__Aim of the task__. Print out the material that follows word for word.

__Data extract__.

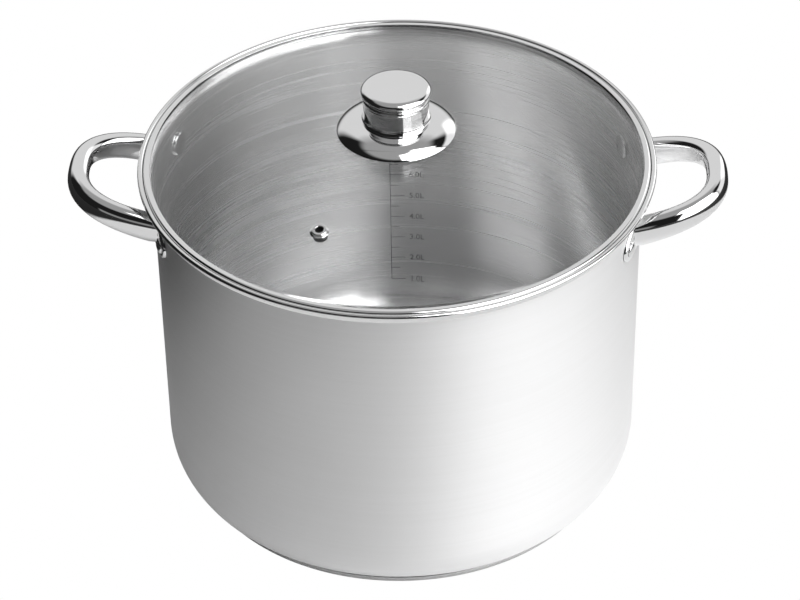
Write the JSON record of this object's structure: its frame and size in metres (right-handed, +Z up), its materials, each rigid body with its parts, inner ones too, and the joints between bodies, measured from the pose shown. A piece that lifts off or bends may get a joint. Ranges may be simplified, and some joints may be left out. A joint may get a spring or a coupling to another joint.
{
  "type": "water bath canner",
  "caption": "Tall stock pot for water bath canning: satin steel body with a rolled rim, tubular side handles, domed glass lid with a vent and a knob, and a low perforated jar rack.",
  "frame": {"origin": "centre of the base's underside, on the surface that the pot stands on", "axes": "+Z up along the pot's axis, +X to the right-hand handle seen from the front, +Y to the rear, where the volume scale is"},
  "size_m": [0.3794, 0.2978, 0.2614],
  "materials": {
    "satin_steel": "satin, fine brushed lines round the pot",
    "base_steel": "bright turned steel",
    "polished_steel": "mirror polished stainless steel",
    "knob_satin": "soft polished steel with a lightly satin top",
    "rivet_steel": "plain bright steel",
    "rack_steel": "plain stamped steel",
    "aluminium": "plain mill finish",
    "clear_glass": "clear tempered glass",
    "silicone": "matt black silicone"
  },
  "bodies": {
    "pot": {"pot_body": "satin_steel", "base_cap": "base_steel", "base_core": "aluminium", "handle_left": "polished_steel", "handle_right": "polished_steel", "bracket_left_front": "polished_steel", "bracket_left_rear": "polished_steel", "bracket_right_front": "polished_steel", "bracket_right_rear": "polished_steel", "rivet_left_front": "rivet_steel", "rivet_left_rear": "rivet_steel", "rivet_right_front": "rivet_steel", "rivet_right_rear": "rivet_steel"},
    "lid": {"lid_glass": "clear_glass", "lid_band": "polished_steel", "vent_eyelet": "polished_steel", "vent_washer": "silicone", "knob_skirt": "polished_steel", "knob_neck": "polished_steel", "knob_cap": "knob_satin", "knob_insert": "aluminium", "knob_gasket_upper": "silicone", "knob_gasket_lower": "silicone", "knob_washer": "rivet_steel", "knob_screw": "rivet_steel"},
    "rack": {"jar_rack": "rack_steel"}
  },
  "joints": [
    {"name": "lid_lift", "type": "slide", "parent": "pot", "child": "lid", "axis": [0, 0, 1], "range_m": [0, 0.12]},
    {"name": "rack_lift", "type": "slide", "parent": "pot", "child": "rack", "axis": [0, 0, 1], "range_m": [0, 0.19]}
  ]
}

__Result of the exercise__.
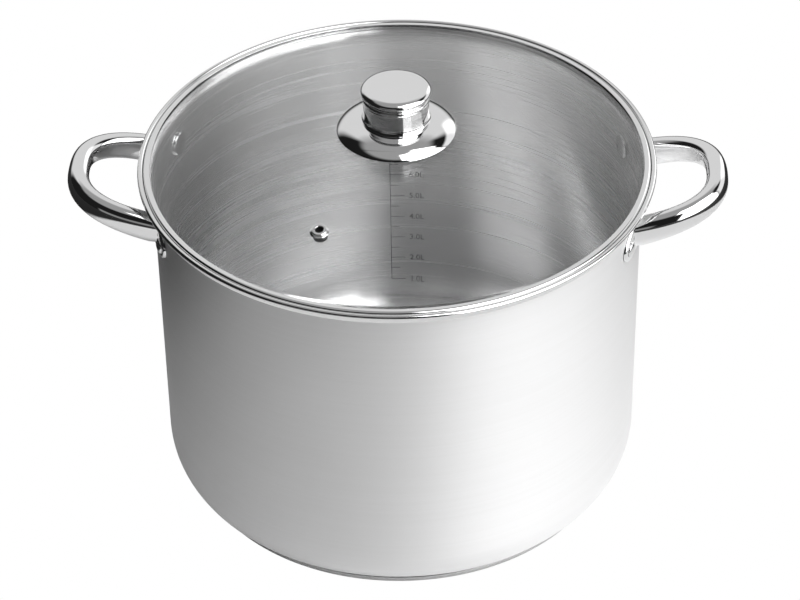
Write the JSON record of this object's structure: its frame and size in metres (right-handed, +Z up), its materials, each rigid body with its parts, inner ones too, and the joints between bodies, measured from the pose shown. A piece that lifts off or bends may get a joint. Ranges may be simplified, and some joints may be left out. A joint may get a spring or a coupling to another joint.
{
  "type": "water bath canner",
  "caption": "Tall stock pot for water bath canning: satin steel body with a rolled rim, tubular side handles, domed glass lid with a vent and a knob, and a low perforated jar rack.",
  "frame": {"origin": "centre of the base's underside, on the surface that the pot stands on", "axes": "+Z up along the pot's axis, +X to the right-hand handle seen from the front, +Y to the rear, where the volume scale is"},
  "size_m": [0.3794, 0.2978, 0.2614],
  "materials": {
    "satin_steel": "satin, fine brushed lines round the pot",
    "base_steel": "bright turned steel",
    "polished_steel": "mirror polished stainless steel",
    "knob_satin": "soft polished steel with a lightly satin top",
    "rivet_steel": "plain bright steel",
    "rack_steel": "plain stamped steel",
    "aluminium": "plain mill finish",
    "clear_glass": "clear tempered glass",
    "silicone": "matt black silicone"
  },
  "bodies": {
    "pot": {"pot_body": "satin_steel", "base_cap": "base_steel", "base_core": "aluminium", "handle_left": "polished_steel", "handle_right": "polished_steel", "bracket_left_front": "polished_steel", "bracket_left_rear": "polished_steel", "bracket_right_front": "polished_steel", "bracket_right_rear": "polished_steel", "rivet_left_front": "rivet_steel", "rivet_left_rear": "rivet_steel", "rivet_right_front": "rivet_steel", "rivet_right_rear": "rivet_steel"},
    "lid": {"lid_glass": "clear_glass", "lid_band": "polished_steel", "vent_eyelet": "polished_steel", "vent_washer": "silicone", "knob_skirt": "polished_steel", "knob_neck": "polished_steel", "knob_cap": "knob_satin", "knob_insert": "aluminium", "knob_gasket_upper": "silicone", "knob_gasket_lower": "silicone", "knob_washer": "rivet_steel", "knob_screw": "rivet_steel"},
    "rack": {"jar_rack": "rack_steel"}
  },
  "joints": [
    {"name": "lid_lift", "type": "slide", "parent": "pot", "child": "lid", "axis": [0, 0, 1], "range_m": [0, 0.12]},
    {"name": "rack_lift", "type": "slide", "parent": "pot", "child": "rack", "axis": [0, 0, 1], "range_m": [0, 0.19]}
  ]
}